Messing With The Oscilloscope

Messing With The Oscilloscope
It Hz

Friday, September 21, 2007

And We are not getting any younger

"The music business is a cruel and shallow money trench, a long plastic hallway where thieves and pimps run free, and good men die like dogs. There's also a negative side."
- Hunter S. Thompson




I realized today that i am only going to get older and it scared the living shit out of me. Like i was mortified that i have wasted 2 years at this fucking shithole of a job and havent got as so much as a step closer to what i want as a career, which is predictable and the worst part is i have to now grip the steady fact that i wont ever live off of playing and making music... This is not fun to deal with i am 23 i have an expiration date on this lifestyle, no one likes a failed aging musician. Youth is fleeting and the worst of it is its spent being poor and depressed. i am trying to enjoy it then shit like this happens and you work with an ass load of i want to be famous music types and spend most free nights when you are not practicing drinking and trying to numb the realization that there is no light at the end of the tunnel. It really hit me last night when a friend of mine from NYC told me its sad to see bands that you love never ever going to make it and if they break up there screwed back to the day job. he works in music publishing.
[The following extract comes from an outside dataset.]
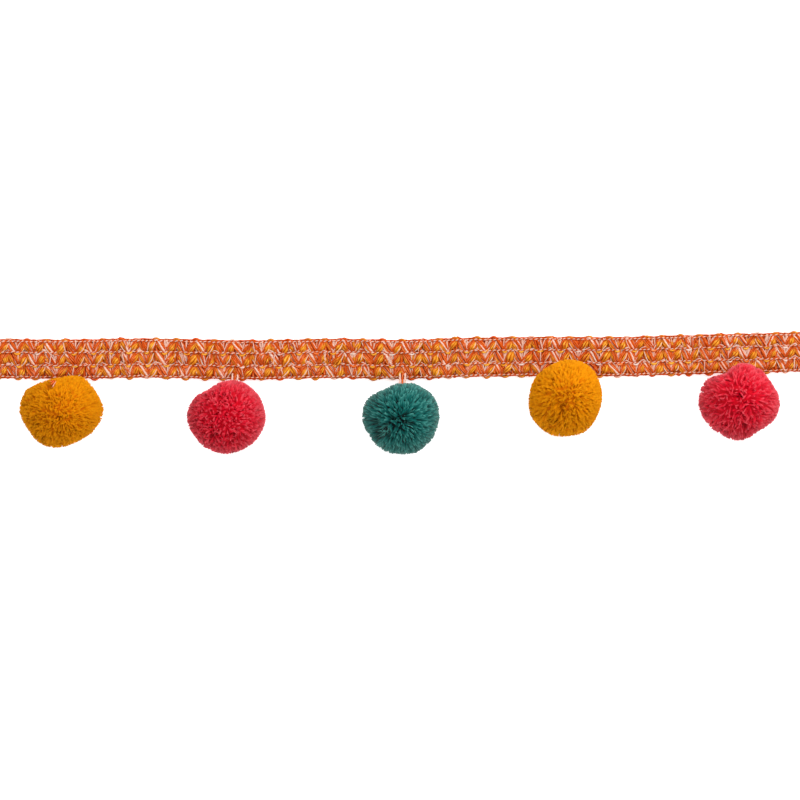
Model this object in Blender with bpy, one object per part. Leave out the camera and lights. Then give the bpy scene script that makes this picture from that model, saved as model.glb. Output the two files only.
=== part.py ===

I am not privileged, nor did i choose to the day job route and i have to either make it by hard work and some strange force of luck or give up and admit defeat. Either way everyone has the right to make art has the right to play on a stage i don't get to decide what the world likes and dislikes. So i just got to do what i like and hope it sticks but each day i know my time is coming to quit, to understand it was just a pipe dream.